● PROBLEM DETAILS
Give every line below again, exactly.
· · · · · · ·
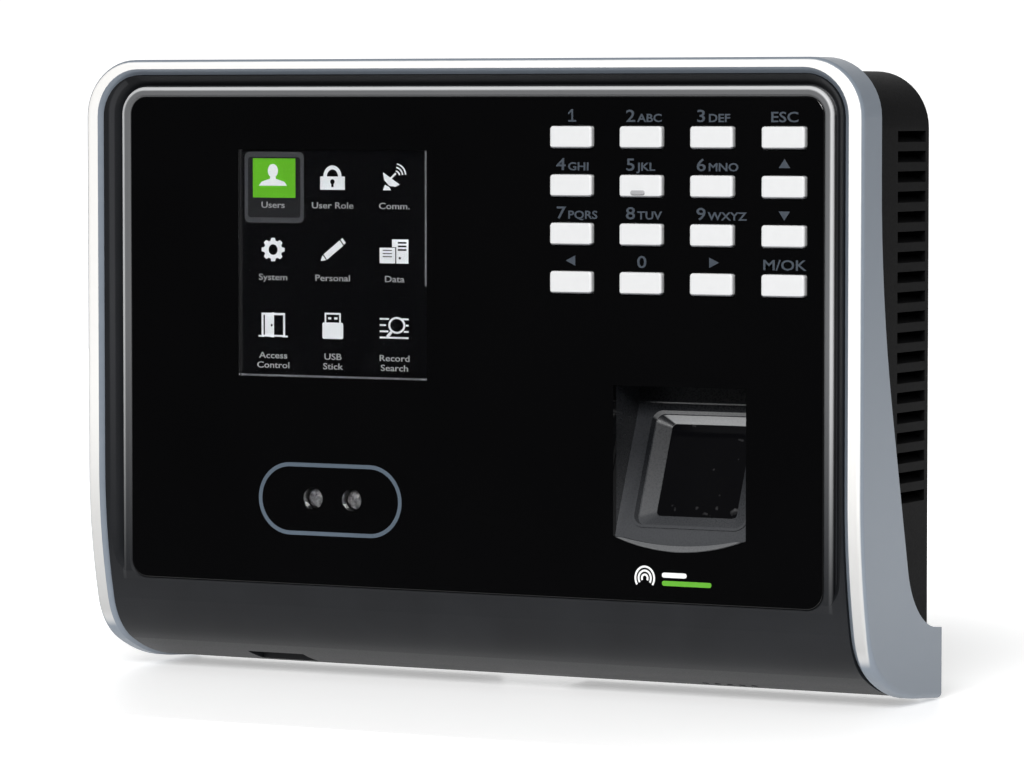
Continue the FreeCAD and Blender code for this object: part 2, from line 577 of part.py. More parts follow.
def panel_adhesive():
    y0, y1 = PANEL_Y + PANEL_T, SEAT_Y
    tape = plate(0, PANEL_Z, PANEL_W - 1, PANEL_H - 1, PANEL_R, y0, y1)
    tape = tape.cut(plate(0, PANEL_Z, PANEL_W - 8, PANEL_H - 8, PANEL_R, y0 - 1, y1 + 1))
    return tape


def display_window():
    x0, z0 = DISPLAY_X - DISPLAY_W / 2, DISPLAY_Z - DISPLAY_H / 2
    return box(x0, x0 + DISPLAY_W, PANEL_Y + DISPLAY_RECESS, PANEL_Y + PANEL_T, z0, z0 + DISPLAY_H)


def lcd_panel():
    """The display's glass, right behind the window."""
    y0 = PANEL_Y + PANEL_T + 0.1
    return plate(DISPLAY_X, DISPLAY_Z, DISPLAY_W + 3, DISPLAY_H + 3, 0.6, y0, FACE_BACK_Y + 0.1)


def lcd_frame():
    """The tray with the backlight, behind the glass."""
    y0 = FACE_BACK_Y + 0.12
    return plate(DISPLAY_X, DISPLAY_Z - 2, DISPLAY_W + 6, DISPLAY_H + 10, 1.0, y0, FACE_BACK_Y + 2.4)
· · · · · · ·
● TASK RESPONSE
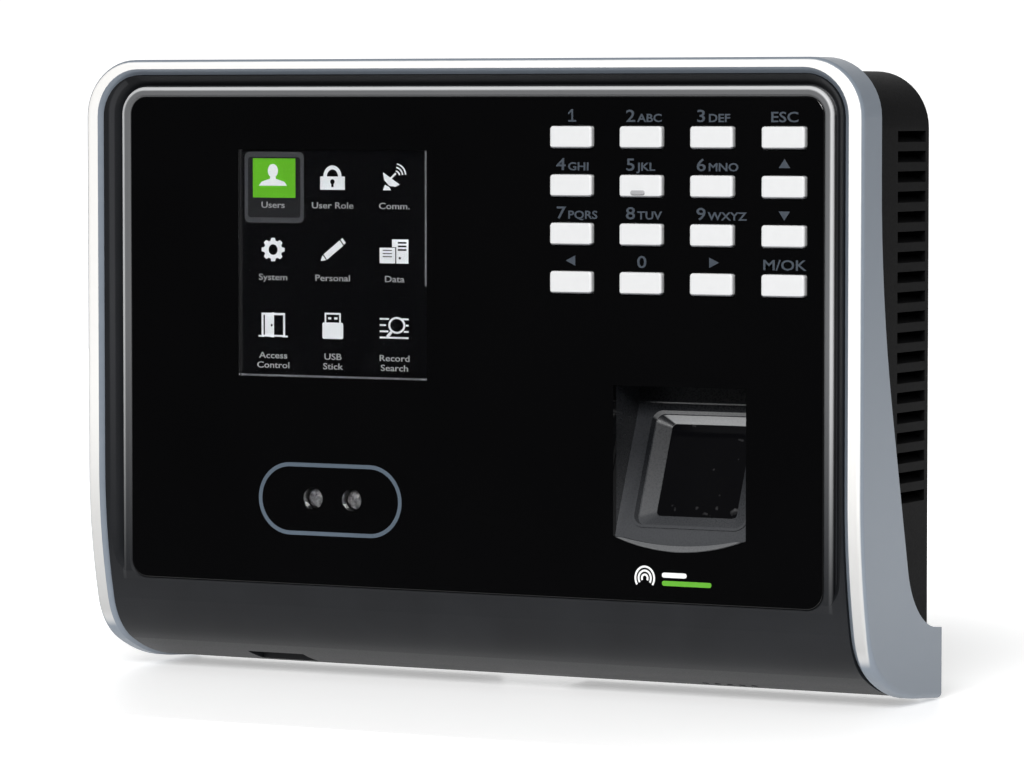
Continue the FreeCAD and Blender code for this object: part 2, from line 577 of part.py. More parts follow.
def panel_adhesive():
    y0, y1 = PANEL_Y + PANEL_T, SEAT_Y
    tape = plate(0, PANEL_Z, PANEL_W - 1, PANEL_H - 1, PANEL_R, y0, y1)
    tape = tape.cut(plate(0, PANEL_Z, PANEL_W - 8, PANEL_H - 8, PANEL_R, y0 - 1, y1 + 1))
    return tape


def display_window():
    x0, z0 = DISPLAY_X - DISPLAY_W / 2, DISPLAY_Z - DISPLAY_H / 2
    return box(x0, x0 + DISPLAY_W, PANEL_Y + DISPLAY_RECESS, PANEL_Y + PANEL_T, z0, z0 + DISPLAY_H)


def lcd_panel():
    """The display's glass, right behind the window."""
    y0 = PANEL_Y + PANEL_T + 0.1
    return plate(DISPLAY_X, DISPLAY_Z, DISPLAY_W + 3, DISPLAY_H + 3, 0.6, y0, FACE_BACK_Y + 0.1)


def lcd_frame():
    """The tray with the backlight, behind the glass."""
    y0 = FACE_BACK_Y + 0.12
    return plate(DISPLAY_X, DISPLAY_Z - 2, DISPLAY_W + 6, DISPLAY_H + 10, 1.0, y0, FACE_BACK_Y + 2.4)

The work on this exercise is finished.